Soldering the electronics
This was the fun part, using the instructions provided by the Adafruit kits I quickly soldered all the header pins and the LED segments to their respective boards. I did change an IC2 address because I had both a 7×4 segment display and a 8×8 matrix but it covers this in the kit. The IC2 address needed to change because rather than have two wires for each LED, the kits allow you to use 4 wires to control all these LEDs – pretty smart I think!
Coding the Arduino firmware
With the Adafruit kits soldered and wired up to the Arduino using the jumper wires, I plugged in a USB cable and quickly wrote some software to animate the displays. It cycles between jumping down to 1985 (the theme of the party was 1985), animating a ghost character and detecting ghost levels with a simple sine wave function.

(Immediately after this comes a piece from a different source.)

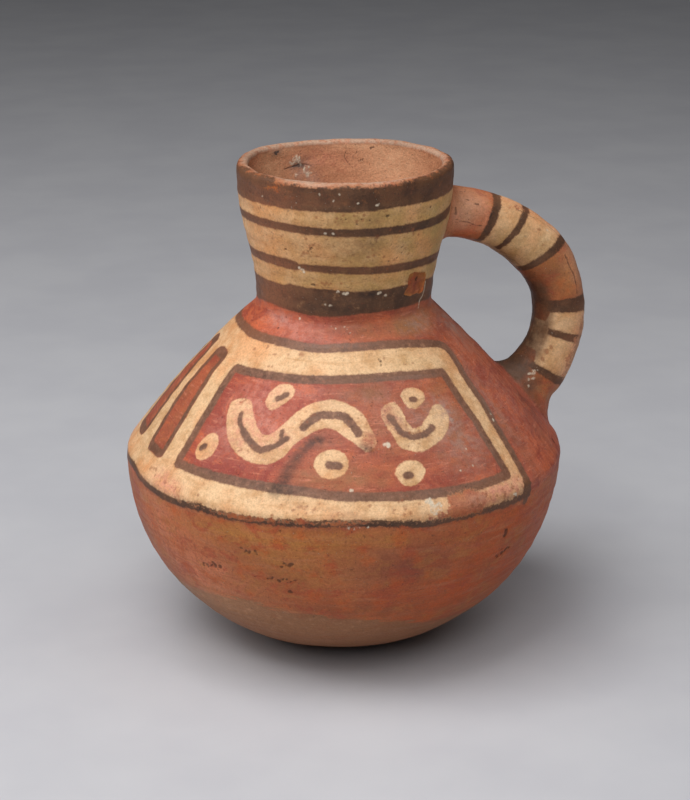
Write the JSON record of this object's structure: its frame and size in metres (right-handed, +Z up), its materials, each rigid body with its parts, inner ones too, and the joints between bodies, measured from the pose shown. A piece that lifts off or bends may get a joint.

Now with the code written I quickly tested it and hot glued the kits to foam board frames before mounting the foam board to the pre-painted plastic containers. At this point I also stored the batteries in the mailer box and ran a cable to the Arduino below – this let me change the batteries while just being able to hot glue the plastic containers straight to the motherboard.
Hooking up glowing wires
Finally with the pack nearly complete I wrapped the electroluminescent wire around various parts on the motherboard and hose, securing them with cable ties for a realistic effect. The inverter boxes which you need to make the wire glow are also stored in the mailer box. At this point the mailer box was starting to come undone a bit with the weight of the batteries and from use so I taped some velcro onto the opening flaps.
The pack was great fun to make and it was really challenging trying to get everything to come together in time for the party. Playing with an Arduino again made me realise how much I’ve missed hacking with hardware and software together. The final step for the proton pack was to buy some Ghostbuster overalls from eBay and I was ready for the party!